In granting the relief order, the Judge considered that, although the error in the public notice was a “serious lacuna” in the environmental impact assessment report, it would be “disproportionate and artificial” to quash the permission. This was based on the developer’s submission that the wind farm works would not commence unless permission for the grid connection was granted. Following O’Grianna, the environmental assessment for the grid connection must relate to the entire project, including the wind farm. Since the public will be able to make observations and submissions on the entire project at that point, the harm caused by the failure to give proper notice of the original application will be remedied. Mr Justice Quinn cited case law which states that a judge has jurisdiction to revisit a judgment where there are strong reasons for doing so, and granted declaratory relief only.
Grant of permission quashed due to breach of duty to give reasons
The applicant appealed the Commission’s decision to grant permission for an office block next to a residential development that it manages. The Commission’s Inspector recommended refusing permission, finding the developer’s methodology was insufficient to enable impacts in terms of daylight/sunlight to be assessed. Section 34(10)(b) of the Planning and Development Act 2000 requires the Commission to give reasons where it departs from the Inspector’s recommendations. There is also an administrative law requirement to do so.

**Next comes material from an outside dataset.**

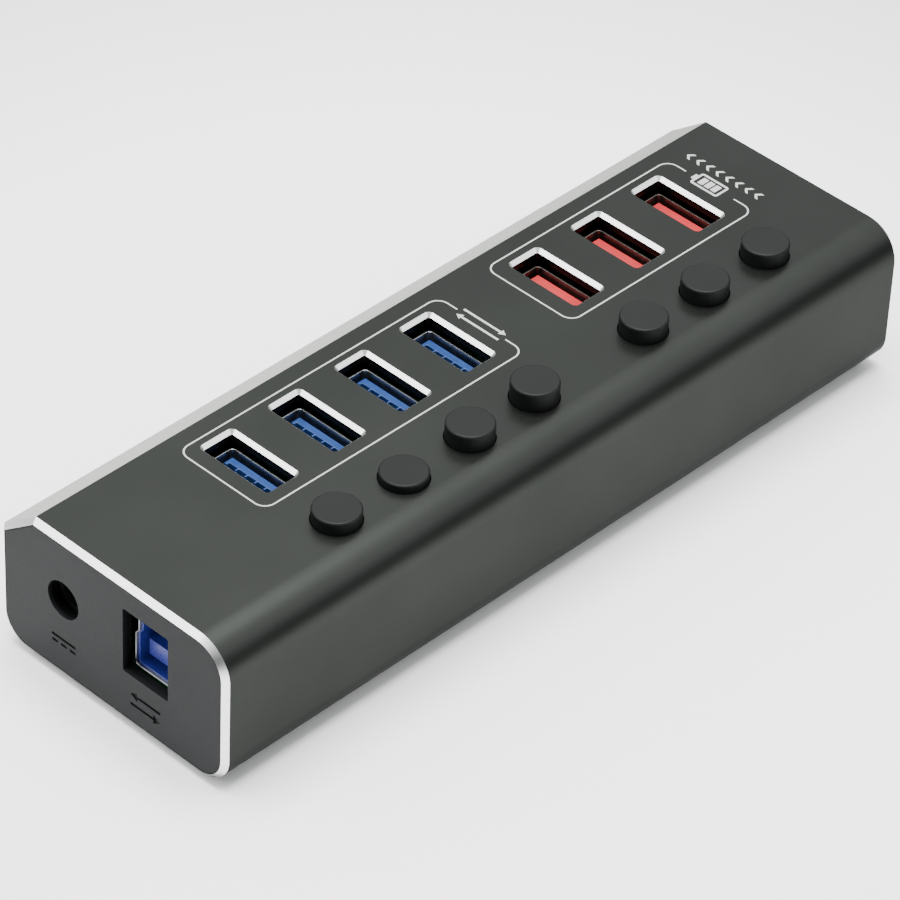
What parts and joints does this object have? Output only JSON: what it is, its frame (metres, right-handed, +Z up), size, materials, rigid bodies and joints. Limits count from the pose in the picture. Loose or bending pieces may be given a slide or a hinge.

Ms Justice Emily Egan also cited case law to the effect that anyone affected by a decision is entitled to know how it was made in general terms. Additionally, a person is entitled to sufficient information to consider whether they should seek to appeal or seek leave to judicially review a decision, and the reasons provided must allow a court hearing an appeal to engage properly. In practice, this means the Commission must provide “the main reasons on the main issues”. The decision was quashed on the basis that insufficient reasons for the departure from the Inspector’s recommendation were provided.